Samatar reached the twitching body – a woman in her mid-thirties – at about the same time as the Rhodesian unit’s medic. Samatar’s Codexian was rusty, but the medic understood the doctor enough to follow his direction. Doctor, nurse, and medic scrambled for the next few minutes to stop the woman’s bleeding, to stabilize her, to give her plasma – something provided by the medic, of course, as Samatar’s run-down clinic had nothing of the sort. Somehow, between the three of them, they saved her. The doctor let out a sigh of relief as he realized she’d make it.
But that relief did not last long. The villagers understood the difference between the Rhodesians and the NAFO. The Rhodesians were deadlier in a firefight – but the NAFO were deadlier outside of it. And with the Rhodesians now clearly in charge, the risk of being shot had dissipated. And so, at the urging of some of the more…insurgent locals…the villagers had quickly retaken the square, reforming their mob, chanting at the convoy. As Samatar, the medic, Samatar’s wife, and a Rhodesian soldier carried the woman towards the armored vehicles, rocks began to fall again. They pelted everything – even the doctor and his patient. And these were not pebbles. Some were the size of baseballs. Some larger. The crowd was advancing quickly, blatantly ignoring the Rhodesians’ warnings. Teargas cannisters rolled into the crowd as Samatar was reminding the medic to be wary of fragment still in the woman’s leg – he’d cut himself on the loose piece of metal, and so he knew it was sharp enough to cut her femoral article. Of course, there was little the medic could do about it.
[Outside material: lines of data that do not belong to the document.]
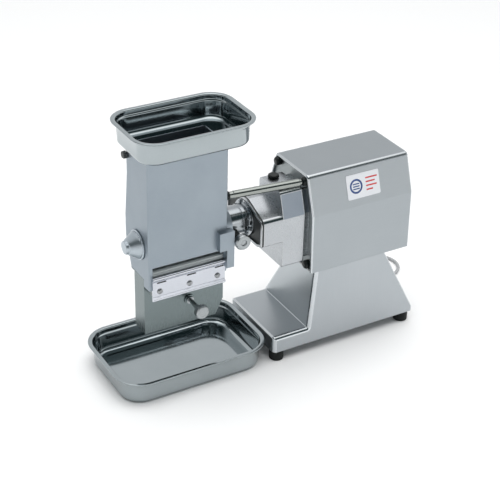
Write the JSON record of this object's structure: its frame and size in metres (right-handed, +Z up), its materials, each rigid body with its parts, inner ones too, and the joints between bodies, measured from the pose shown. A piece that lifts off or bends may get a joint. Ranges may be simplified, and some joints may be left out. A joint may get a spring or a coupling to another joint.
{
  "type": "electric meat grinder",
  "caption": "Pedestal motor unit driving a tall twin-roller meat chute through a lockable hub, with a feed tray on top and a collecting tray below.",
  "frame": {"origin": "on the table, under the middle of the machine's footprint without its lead", "axes": "+X from the attachment to the rear of the motor, +Y away from the operator, +Z up"},
  "size_m": [0.794, 0.307, 0.5501],
  "materials": {
    "satin_steel": "satin brushed stainless sheet",
    "polished_steel": "polished stainless",
    "plain_steel": "turned or ground steel",
    "cast_aluminium": "satin cast aluminium",
    "black_plastic": "moulded black plastic",
    "grey_plastic": "moulded grey plastic",
    "green_plastic": "moulded green plastic",
    "red_plastic": "moulded red plastic",
    "black_rubber": "black rubber",
    "grey_lead": "grey flexible sheath",
    "bronze": "turned bronze",
    "copper": "enamelled copper windings",
    "core_steel": "stacked laminations",
    "label": "printed foil"
  },
  "bodies": {
    "machine": {"base_shell": "satin_steel", "base_bottom_plate": "satin_steel", "rubber_feet": "black_rubber", "foot_screws": "plain_steel", "motor_hood": "satin_steel", "motor_deck": "plain_steel", "deck_bolts": "plain_steel", "mounting_plate": "cast_aluminium", "plate_knobs": "black_plastic", "rating_plate": "label", "switch_housing": "black_plastic", "gear_case": "cast_aluminium", "gear_front_cover": "cast_aluminium", "drive_hub": "polished_steel", "hub_bolts": "plain_steel", "gearbox_bearings": "plain_steel", "shaft_seals": "black_rubber", "motor_stator": "core_steel", "stator_windings": "copper", "motor_end_shields": "cast_aluminium", "motor_bearings": "plain_steel", "run_capacitor": "grey_plastic", "stay_rod": "polished_steel", "stay_tip": "black_plastic", "cable_gland": "black_plastic", "cord_lead": "grey_lead", "cord_coil": "grey_lead", "cord_plug": "grey_plastic"},
    "rotor": {"rotor_shaft": "plain_steel", "rotor_core": "core_steel", "cooling_fan": "black_plastic", "motor_pinion": "plain_steel"},
    "countershaft_set": {"countershaft": "plain_steel", "countershaft_gear": "plain_steel", "countershaft_pinion": "plain_steel"},
    "output_set": {"output_shaft": "plain_steel", "output_gear": "plain_steel"},
    "attachment": {"chute_body": "cast_aluminium", "roller_bushes": "bronze", "bearing_cap": "cast_aluminium", "comb_bar": "plain_steel", "scraper_strip": "polished_steel", "strip_screws": "plain_steel", "discharge_duct": "satin_steel", "tray_clip": "plain_steel"},
    "driven_roller": {"driven_roller_shaft": "plain_steel", "driven_blade_roller": "plain_steel", "driven_roller_gear": "plain_steel"},
    "idle_roller": {"idle_roller_shaft": "plain_steel", "idle_blade_roller": "plain_steel", "idle_roller_gear": "plain_steel"},
    "feed_tray": {"upper_tray": "satin_steel"},
    "collecting_tray": {"lower_tray": "satin_steel"},
    "start": {"start_button": "green_plastic"},
    "stop": {"stop_button": "red_plastic"},
    "lock_knob": {"hub_lock_knob": "polished_steel"},
    "duct_screw": {"duct_thumbscrew": "polished_steel"},
    "filler_plug": {"oil_plug": "black_plastic"}
  },
  "joints": [
    {"name": "rotor_spin", "type": "hinge", "parent": "machine", "child": "rotor", "pos_m": [0.156, -0.03597, 0.26677], "axis": [1, 0, 0], "continuous": true},
    {"name": "countershaft_spin", "type": "hinge", "parent": "machine", "child": "countershaft_set", "pos_m": [0.026, -0.05097, 0.297], "axis": [1, 0, 0], "continuous": true},
    {"name": "output_spin", "type": "hinge", "parent": "machine", "child": "output_set", "pos_m": [-0.004, -0.012, 0.306], "axis": [1, 0, 0], "continuous": true},
    {"name": "attachment_slide", "type": "slide", "parent": "machine", "child": "attachment", "axis": [-1, 0, 0], "range_m": [0, 0.045]},
    {"name": "driven_roller_spin", "type": "hinge", "parent": "attachment", "child": "driven_roller", "pos_m": [-0.174, -0.012, 0.306], "axis": [1, 0, 0], "continuous": true},
    {"name": "idle_roller_spin", "type": "hinge", "parent": "attachment", "child": "idle_roller", "pos_m": [-0.174, 0.018, 0.306], "axis": [1, 0, 0], "continuous": true},
    {"name": "feed_tray_lift", "type": "slide", "parent": "attachment", "child": "feed_tray", "axis": [0, 0, 1], "range_m": [0, 0.08]},
    {"name": "collecting_tray_slide", "type": "slide", "parent": "machine", "child": "collecting_tray", "axis": [0, -1, 0], "range_m": [0, 0.2]},
    {"name": "start_push", "type": "slide", "parent": "machine", "child": "start", "axis": [0, -0.8695, -0.494], "range_m": [0, 0.004], "stiffness_N_per_m": 500, "springref_m": -0.002},
    {"name": "stop_push", "type": "slide", "parent": "machine", "child": "stop", "axis": [0, -0.8695, -0.494], "range_m": [0, 0.004], "stiffness_N_per_m": 500, "springref_m": -0.002},
    {"name": "lock_knob_turn", "type": "hinge", "parent": "machine", "child": "lock_knob", "pos_m": [-0.065, -0.062, 0.288], "axis": [0, -1, 0], "range_deg": [0, 720]},
    {"name": "duct_screw_turn", "type": "hinge", "parent": "attachment", "child": "duct_screw", "pos_m": [-0.1635, -0.062, 0.166], "axis": [0, -1, 0], "range_deg": [0, 1080]},
    {"name": "filler_plug_turn", "type": "hinge", "parent": "machine", "child": "filler_plug", "pos_m": [0.039, -0.006, 0.38], "axis": [0, 0, 1], "range_deg": [0, 1080]}
  ],
  "couplings": [
    {"joint": "countershaft_spin", "follows": "rotor_spin", "ratio": -0.28571},
    {"joint": "output_spin", "follows": "rotor_spin", "ratio": 0.12245},
    {"joint": "driven_roller_spin", "follows": "rotor_spin", "ratio": 0.12245},
    {"joint": "idle_roller_spin", "follows": "rotor_spin", "ratio": -0.12245}
  ]
}
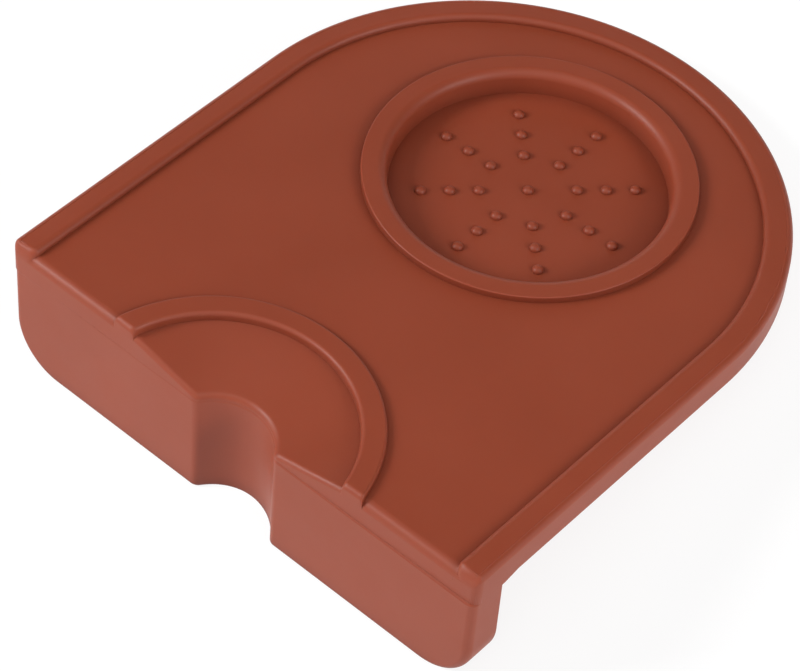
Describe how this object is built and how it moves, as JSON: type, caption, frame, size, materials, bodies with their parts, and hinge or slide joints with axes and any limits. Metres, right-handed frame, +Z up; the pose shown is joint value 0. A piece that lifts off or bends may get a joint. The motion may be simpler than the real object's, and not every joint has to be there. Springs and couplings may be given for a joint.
{
  "type": "espresso tamping mat",
  "caption": "Moulded silicone espresso tamping mat with a round nubbed tamper seat, a portafilter cradle with a spout notch, a raised edge and a lip that hangs over the counter edge.",
  "frame": {"origin": "on the underside of the mat's sheet, under the centre of the round tamper seat", "axes": "+Z up out of the counter, -Y towards the front lip, +Y towards the round back, X across the width"},
  "size_m": [0.125, 0.1405, 0.0345],
  "materials": {
    "silicone": "satin matte moulded silicone, reddish brown"
  },
  "bodies": {
    "root": {"mat_sheet": "silicone", "edge_rim": "silicone", "seat_floor": "silicone", "seat_ring": "silicone", "portafilter_arch": "silicone", "portafilter_cradle": "silicone", "front_lip": "silicone", "seat_nub_centre": "silicone", "seat_nub_1_1": "silicone", "seat_nub_1_2": "silicone", "seat_nub_1_3": "silicone", "seat_nub_2_1": "silicone", "seat_nub_2_2": "silicone", "seat_nub_2_3": "silicone", "seat_nub_3_1": "silicone", "seat_nub_3_2": "silicone", "seat_nub_3_3": "silicone", "seat_nub_4_1": "silicone", "seat_nub_4_2": "silicone", "seat_nub_4_3": "silicone", "seat_nub_5_1": "silicone", "seat_nub_5_2": "silicone", "seat_nub_5_3": "silicone", "seat_nub_6_1": "silicone", "seat_nub_6_2": "silicone", "seat_nub_6_3": "silicone", "seat_nub_7_1": "silicone", "seat_nub_7_2": "silicone", "seat_nub_7_3": "silicone", "seat_nub_8_1": "silicone", "seat_nub_8_2": "silicone", "seat_nub_8_3": "silicone"}
  },
  "joints": []
}
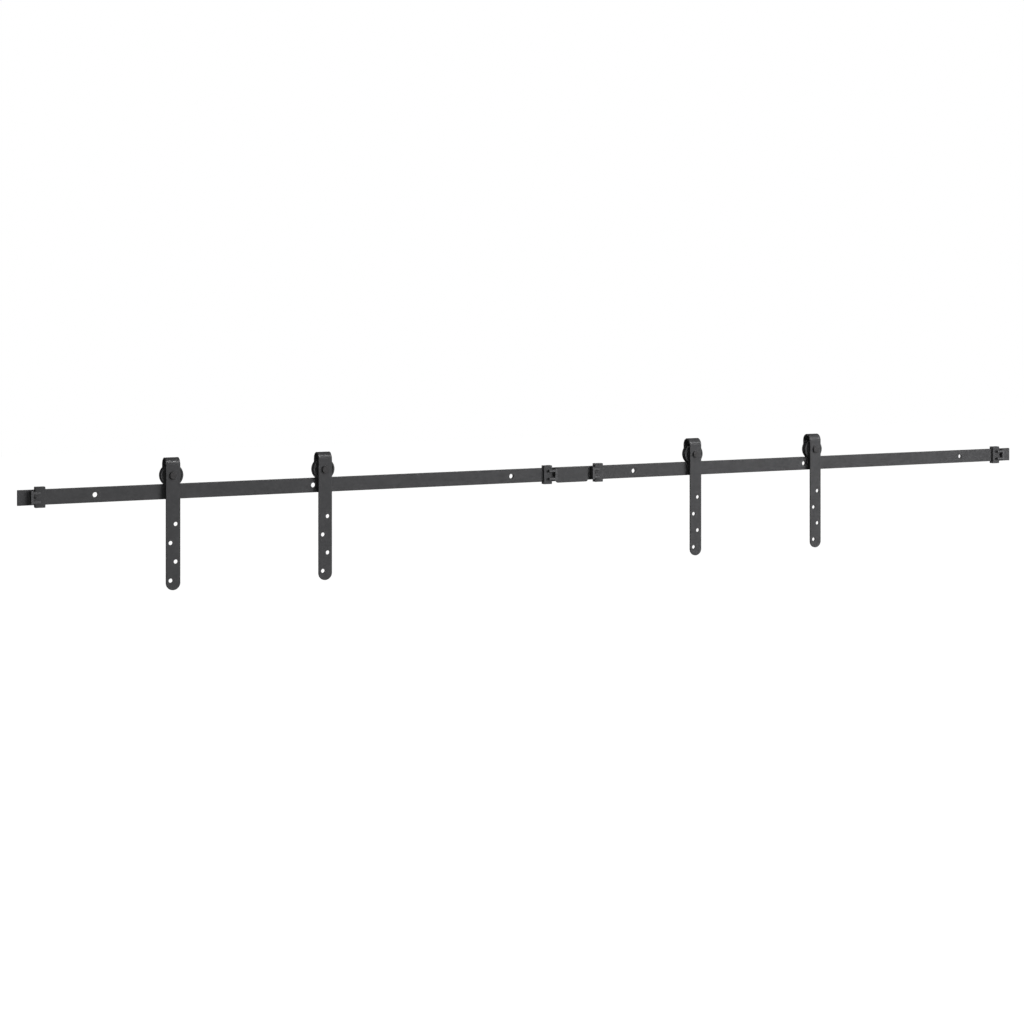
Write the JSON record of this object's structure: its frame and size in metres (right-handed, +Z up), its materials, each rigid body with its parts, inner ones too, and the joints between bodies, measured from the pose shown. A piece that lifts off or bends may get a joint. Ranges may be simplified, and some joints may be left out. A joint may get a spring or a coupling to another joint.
{
  "type": "sliding barn door hardware",
  "caption": "Two-piece flat rail for a pair of sliding barn doors, with folded strap hangers on grooved wheels and clamped end stops.",
  "frame": {"origin": "on the rails' back face, at mid height, where the two rails meet", "axes": "+X along the rail to the right seen from the front, +Y into the wall, +Z up"},
  "size_m": [2, 0.0347, 0.2183],
  "materials": {
    "rail_steel": "matt black powder coat with a fine texture",
    "connector_steel": "matt black powder coat",
    "stop_steel": "matt black powder coat",
    "strap_steel": "matt black powder coat, a little smoother on the bend",
    "black_fasteners": "black oxide with a slight oily gloss",
    "zinc_screws": "zinc plated",
    "buffer_rubber": "black rubber",
    "wheel_nylon": "moulded black nylon",
    "bearing_steel": "ground bearing steel"
  },
  "bodies": {
    "rails": {"left_rail": "rail_steel", "right_rail": "rail_steel", "rail_connector": "connector_steel", "connector_screws": "zinc_screws", "stop_1_shoe": "stop_steel", "stop_1_guard": "stop_steel", "stop_1_buffers": "buffer_rubber", "stop_1_set_screw": "black_fasteners", "stop_2_shoe": "stop_steel", "stop_2_guard": "stop_steel", "stop_2_buffers": "buffer_rubber", "stop_2_set_screw": "black_fasteners", "stop_3_shoe": "stop_steel", "stop_3_guard": "stop_steel", "stop_3_buffers": "buffer_rubber", "stop_3_set_screw": "black_fasteners", "stop_4_shoe": "stop_steel", "stop_4_guard": "stop_steel", "stop_4_buffers": "buffer_rubber", "stop_4_set_screw": "black_fasteners"},
    "hanger_1": {"hanger_1_strap": "strap_steel", "hanger_1_axle_bolt": "black_fasteners", "hanger_1_axle_nut": "black_fasteners", "hanger_1_axle_sleeves": "zinc_screws", "hanger_1_bearing_inner_ring": "bearing_steel"},
    "wheel_1": {"hanger_1_wheel": "wheel_nylon", "hanger_1_bearing_outer_ring": "bearing_steel", "hanger_1_bearing_balls": "bearing_steel", "hanger_1_bearing_shields": "bearing_steel"},
    "hanger_2": {"hanger_2_strap": "strap_steel", "hanger_2_axle_bolt": "black_fasteners", "hanger_2_axle_nut": "black_fasteners", "hanger_2_axle_sleeves": "zinc_screws", "hanger_2_bearing_inner_ring": "bearing_steel"},
    "wheel_2": {"hanger_2_wheel": "wheel_nylon", "hanger_2_bearing_outer_ring": "bearing_steel", "hanger_2_bearing_balls": "bearing_steel", "hanger_2_bearing_shields": "bearing_steel"},
    "hanger_3": {"hanger_3_strap": "strap_steel", "hanger_3_axle_bolt": "black_fasteners", "hanger_3_axle_nut": "black_fasteners", "hanger_3_axle_sleeves": "zinc_screws", "hanger_3_bearing_inner_ring": "bearing_steel"},
    "wheel_3": {"hanger_3_wheel": "wheel_nylon", "hanger_3_bearing_outer_ring": "bearing_steel", "hanger_3_bearing_balls": "bearing_steel", "hanger_3_bearing_shields": "bearing_steel"},
    "hanger_4": {"hanger_4_strap": "strap_steel", "hanger_4_axle_bolt": "black_fasteners", "hanger_4_axle_nut": "black_fasteners", "hanger_4_axle_sleeves": "zinc_screws", "hanger_4_bearing_inner_ring": "bearing_steel"},
    "wheel_4": {"hanger_4_wheel": "wheel_nylon", "hanger_4_bearing_outer_ring": "bearing_steel", "hanger_4_bearing_balls": "bearing_steel", "hanger_4_bearing_shields": "bearing_steel"}
  },
  "joints": [
    {"name": "hanger_1_slide", "type": "slide", "parent": "rails", "child": "hanger_1", "axis": [1, 0, 0], "range_m": [-0.1915, 0.4033]},
    {"name": "wheel_1_turn", "type": "hinge", "parent": "hanger_1", "child": "wheel_1", "pos_m": [-0.748, -0.0025, 0.0269], "axis": [0, 1, 0], "continuous": true},
    {"name": "hanger_2_slide", "type": "slide", "parent": "rails", "child": "hanger_2", "axis": [1, 0, 0], "range_m": [-0.1915, 0.4033]},
    {"name": "wheel_2_turn", "type": "hinge", "parent": "hanger_2", "child": "wheel_2", "pos_m": [-0.482, -0.0025, 0.0269], "axis": [0, 1, 0], "continuous": true},
    {"name": "hanger_3_slide", "type": "slide", "parent": "rails", "child": "hanger_3", "axis": [1, 0, 0], "range_m": [-0.1765, 0.4175]},
    {"name": "wheel_3_turn", "type": "hinge", "parent": "hanger_3", "child": "wheel_3", "pos_m": [0.252, -0.0025, 0.0269], "axis": [0, 1, 0], "continuous": true},
    {"name": "hanger_4_slide", "type": "slide", "parent": "rails", "child": "hanger_4", "axis": [1, 0, 0], "range_m": [-0.1765, 0.4175]},
    {"name": "wheel_4_turn", "type": "hinge", "parent": "hanger_4", "child": "wheel_4", "pos_m": [0.52, -0.0025, 0.0269], "axis": [0, 1, 0], "continuous": true}
  ],
  "couplings": [
    {"joint": "wheel_1_turn", "follows": "hanger_1_slide", "rad_per_m": 70.922},
    {"joint": "hanger_2_slide", "follows": "hanger_1_slide", "ratio": 1},
    {"joint": "wheel_2_turn", "follows": "hanger_1_slide", "rad_per_m": 70.922},
    {"joint": "wheel_3_turn", "follows": "hanger_3_slide", "rad_per_m": 70.922},
    {"joint": "hanger_4_slide", "follows": "hanger_3_slide", "ratio": 1},
    {"joint": "wheel_4_turn", "follows": "hanger_3_slide", "rad_per_m": 70.922}
  ]
}
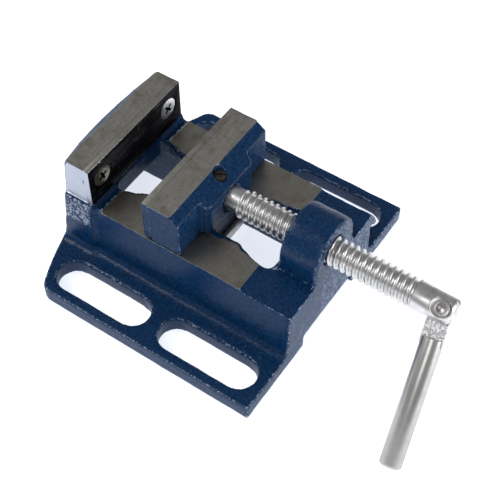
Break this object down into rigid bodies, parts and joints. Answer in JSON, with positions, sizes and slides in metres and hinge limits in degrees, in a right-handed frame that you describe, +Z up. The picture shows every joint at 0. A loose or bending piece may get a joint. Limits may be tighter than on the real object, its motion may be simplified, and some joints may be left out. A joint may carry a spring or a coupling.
{
  "type": "drill press vise",
  "caption": "Cast drill-press vise with slotted flanges, plated jaws, a threaded spindle and a folding handle",
  "frame": {"origin": "under the middle of the whole vise's bounding box, on the plane of its underside", "axes": "+X along the spindle from the fixed jaw to the handle, +Y across the jaws to the far side, +Z up"},
  "size_m": [0.19, 0.128, 0.0597],
  "materials": {
    "enamel": "dark blue enamel over rough sand casting, glossy",
    "black_steel": "black oxide, faintly scratched, ground top edge",
    "zinc": "bright zinc plate",
    "steel": "bright turned steel",
    "dark_steel": "dull grey steel"
  },
  "bodies": {
    "base": {"base_casting": "enamel", "fixed_jaw_plate": "black_steel", "fixed_jaw_screw_near": "zinc", "fixed_jaw_screw_far": "zinc"},
    "slide": {"moving_jaw": "enamel", "moving_jaw_plate": "black_steel", "moving_jaw_screw_near": "zinc", "moving_jaw_screw_far": "zinc", "keeper_plate": "steel", "keeper_washer_back": "zinc", "keeper_washer_front": "zinc", "keeper_screw_back": "zinc", "keeper_screw_front": "zinc", "spindle_retaining_screw": "dark_steel"},
    "screw": {"spindle": "steel", "handle_pin": "dark_steel"},
    "handle": {"handle_bar": "zinc"}
  },
  "joints": [
    {"name": "jaw_slide", "type": "slide", "parent": "base", "child": "slide", "axis": [1, 0, 0], "range_m": [-0.0277, 0.0295]},
    {"name": "spindle_turn", "type": "hinge", "parent": "slide", "child": "screw", "pos_m": [0, 0, 0.0462], "axis": [1, 0, 0], "range_deg": [-3324.1, 3540.1]},
    {"name": "handle_fold", "type": "hinge", "parent": "screw", "child": "handle", "pos_m": [0.08057, 0, 0.0462], "axis": [0, -0.6166, 0.7873], "range_deg": [-15, 178]}
  ],
  "couplings": [
    {"joint": "spindle_turn", "follows": "jaw_slide", "rad_per_m": 2094.4}
  ]
}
She’d need surgery.
The convoy was leaving less than a minute later. It was the smart decision – a couple dozen soldiers could disperse a 300-400 person mob, but it’d take a lot of time. Time the woman didn’t have. And more than that, it’d probably mean killing more villagers. The Rhodesians were smart – they knew to pull out for now, to let emotions dampen, and then to come back in full force. The molotov cocktail that bounced off one of the armored vehicles as it drove away only confirmed the need to get out.
The crowd had dispersed by the time that greater Rhodesian force arrived several hours later. The towns-people eyed the foreigners with disdain, but kept their distance. They’d already said their peace – by attacking the convoy, and after it had left, by burning down the small government building the Rhodesians had constructed there. It was mostly just a warehouse – a warehouse holding supplies for the locals, in fact, supplies the doctor had taken advantage of on more than one occasion. But that morning, it had been nothing more than a sign of the occupation. And so, consequences be damned, the villagers had burnt it down.
And many saw it as a victory. But deep, deep down, most of them knew it was just another in a litany of defeats. The defeat of having autonomy taken away again. The defeat of having their leaders kidnapped or killed. The defeat of a foreign occupation. The defeat of the boy’s death, or of the death of the other crowd member. And more than anything else, the defeat of returning to the constant violence, tragedy, and warfare that had defined this village – and indeed, most of East Oynenyua – for decades.